» **REQUIREMENT**:
Answer with one number: how many lines have "that".

-- begin ENTRIES SUPPLIED --

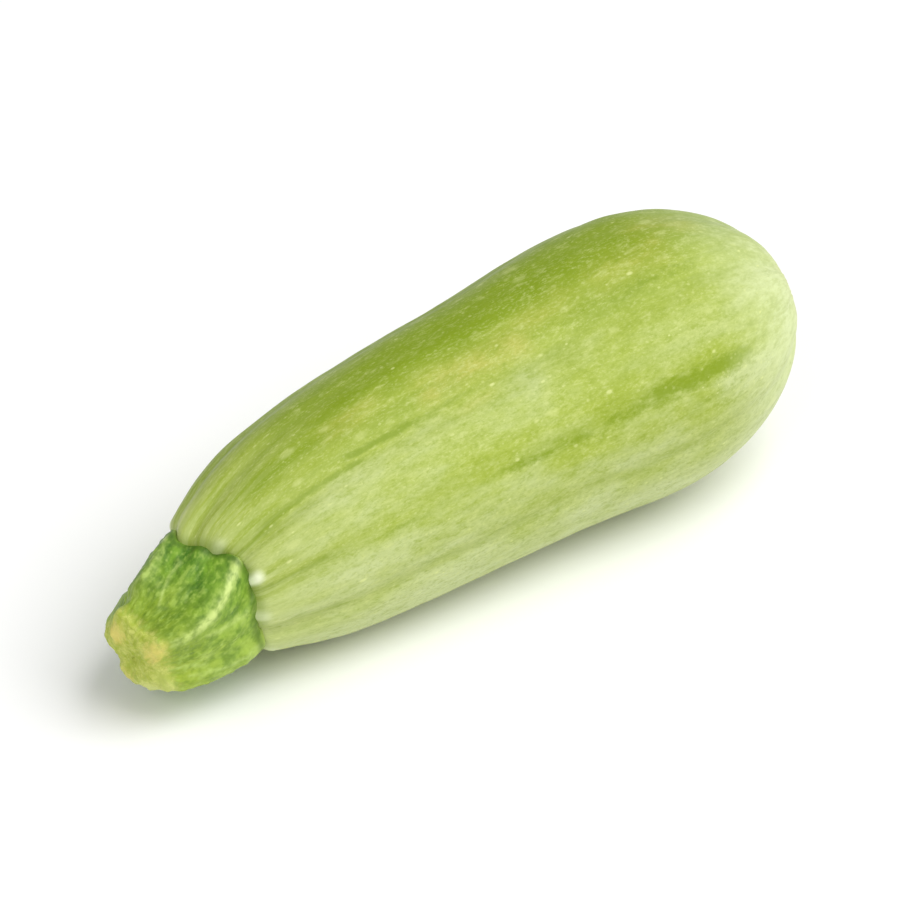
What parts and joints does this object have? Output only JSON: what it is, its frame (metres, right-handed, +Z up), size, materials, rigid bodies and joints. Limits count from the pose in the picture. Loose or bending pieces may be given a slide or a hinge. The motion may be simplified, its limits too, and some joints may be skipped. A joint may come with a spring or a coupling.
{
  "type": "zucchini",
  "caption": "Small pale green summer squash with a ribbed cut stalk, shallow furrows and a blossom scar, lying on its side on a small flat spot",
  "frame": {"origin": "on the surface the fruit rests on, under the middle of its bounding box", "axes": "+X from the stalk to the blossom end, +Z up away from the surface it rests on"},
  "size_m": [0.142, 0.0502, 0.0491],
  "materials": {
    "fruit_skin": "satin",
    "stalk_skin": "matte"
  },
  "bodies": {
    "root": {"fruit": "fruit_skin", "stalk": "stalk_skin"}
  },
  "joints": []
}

-- end ENTRIES SUPPLIED --
-- begin ENTRIES SUPPLIED --

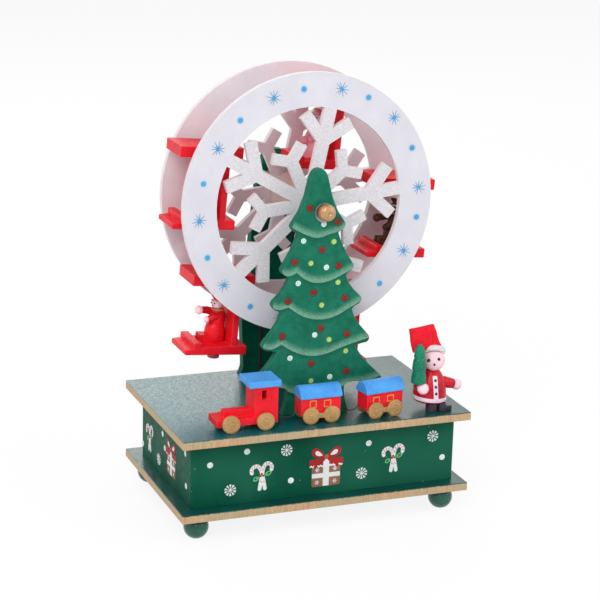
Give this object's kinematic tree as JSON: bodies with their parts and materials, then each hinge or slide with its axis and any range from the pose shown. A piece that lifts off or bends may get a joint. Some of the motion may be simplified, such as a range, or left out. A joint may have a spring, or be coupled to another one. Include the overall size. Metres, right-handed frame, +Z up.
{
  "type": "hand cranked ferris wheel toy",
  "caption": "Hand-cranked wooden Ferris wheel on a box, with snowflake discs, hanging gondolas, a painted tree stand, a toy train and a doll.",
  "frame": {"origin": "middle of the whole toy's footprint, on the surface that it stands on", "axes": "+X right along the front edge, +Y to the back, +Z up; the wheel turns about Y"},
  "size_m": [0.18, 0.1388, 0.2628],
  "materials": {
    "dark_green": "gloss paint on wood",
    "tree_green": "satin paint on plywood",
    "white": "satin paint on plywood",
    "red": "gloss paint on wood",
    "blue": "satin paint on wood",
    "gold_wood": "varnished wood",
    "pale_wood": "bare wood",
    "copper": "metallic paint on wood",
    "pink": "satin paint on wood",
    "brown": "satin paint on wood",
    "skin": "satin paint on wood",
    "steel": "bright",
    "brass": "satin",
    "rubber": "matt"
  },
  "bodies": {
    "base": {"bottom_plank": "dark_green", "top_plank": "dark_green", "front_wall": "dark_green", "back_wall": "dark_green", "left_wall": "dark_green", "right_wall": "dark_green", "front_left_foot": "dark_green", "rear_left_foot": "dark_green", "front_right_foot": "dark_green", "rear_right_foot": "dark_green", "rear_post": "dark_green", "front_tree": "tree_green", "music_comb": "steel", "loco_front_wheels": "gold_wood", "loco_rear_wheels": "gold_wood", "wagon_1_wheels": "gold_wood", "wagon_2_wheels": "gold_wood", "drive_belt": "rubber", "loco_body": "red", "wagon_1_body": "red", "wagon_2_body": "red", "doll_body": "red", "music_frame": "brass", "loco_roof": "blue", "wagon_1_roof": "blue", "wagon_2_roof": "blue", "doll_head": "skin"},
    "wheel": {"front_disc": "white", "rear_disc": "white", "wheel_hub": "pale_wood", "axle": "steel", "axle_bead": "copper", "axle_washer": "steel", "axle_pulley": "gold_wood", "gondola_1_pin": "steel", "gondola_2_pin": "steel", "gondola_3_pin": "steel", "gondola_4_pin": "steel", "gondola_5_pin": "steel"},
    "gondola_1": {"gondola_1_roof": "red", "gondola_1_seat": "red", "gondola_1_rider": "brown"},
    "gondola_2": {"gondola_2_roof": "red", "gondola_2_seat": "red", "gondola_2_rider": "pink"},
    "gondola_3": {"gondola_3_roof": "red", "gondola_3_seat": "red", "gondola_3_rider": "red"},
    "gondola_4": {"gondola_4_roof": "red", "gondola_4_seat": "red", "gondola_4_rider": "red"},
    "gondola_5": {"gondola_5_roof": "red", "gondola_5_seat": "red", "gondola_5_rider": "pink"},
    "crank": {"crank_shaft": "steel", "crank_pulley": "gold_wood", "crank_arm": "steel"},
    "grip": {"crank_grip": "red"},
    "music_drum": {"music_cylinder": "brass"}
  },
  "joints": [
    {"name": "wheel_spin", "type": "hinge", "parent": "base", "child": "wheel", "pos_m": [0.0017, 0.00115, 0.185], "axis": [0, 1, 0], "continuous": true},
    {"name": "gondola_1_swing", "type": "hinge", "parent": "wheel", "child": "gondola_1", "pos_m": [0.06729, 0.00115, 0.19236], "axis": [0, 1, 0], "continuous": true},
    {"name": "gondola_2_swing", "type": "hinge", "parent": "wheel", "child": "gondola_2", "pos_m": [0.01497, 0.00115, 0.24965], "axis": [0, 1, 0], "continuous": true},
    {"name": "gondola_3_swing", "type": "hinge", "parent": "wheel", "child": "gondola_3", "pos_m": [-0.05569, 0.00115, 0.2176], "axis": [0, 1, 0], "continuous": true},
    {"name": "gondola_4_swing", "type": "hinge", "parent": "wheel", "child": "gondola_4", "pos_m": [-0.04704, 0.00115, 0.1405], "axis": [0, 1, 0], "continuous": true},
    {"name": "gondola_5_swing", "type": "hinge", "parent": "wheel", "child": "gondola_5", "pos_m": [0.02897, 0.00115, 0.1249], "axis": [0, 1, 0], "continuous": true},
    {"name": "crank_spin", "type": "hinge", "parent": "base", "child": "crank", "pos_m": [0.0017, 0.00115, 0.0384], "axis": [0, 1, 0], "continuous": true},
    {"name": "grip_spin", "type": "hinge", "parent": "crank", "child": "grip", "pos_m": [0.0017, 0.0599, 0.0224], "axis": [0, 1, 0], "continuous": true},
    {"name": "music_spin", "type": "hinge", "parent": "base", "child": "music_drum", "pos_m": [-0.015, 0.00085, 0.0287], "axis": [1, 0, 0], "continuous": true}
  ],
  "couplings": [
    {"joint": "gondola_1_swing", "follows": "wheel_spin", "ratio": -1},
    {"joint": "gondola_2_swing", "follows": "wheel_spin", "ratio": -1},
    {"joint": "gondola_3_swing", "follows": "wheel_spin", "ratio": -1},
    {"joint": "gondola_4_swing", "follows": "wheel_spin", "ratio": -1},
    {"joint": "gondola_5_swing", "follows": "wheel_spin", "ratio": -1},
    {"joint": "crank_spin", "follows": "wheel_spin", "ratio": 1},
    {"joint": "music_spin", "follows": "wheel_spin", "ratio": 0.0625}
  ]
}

-- end ENTRIES SUPPLIED --

» **EXERCISE OUTPUT**:
2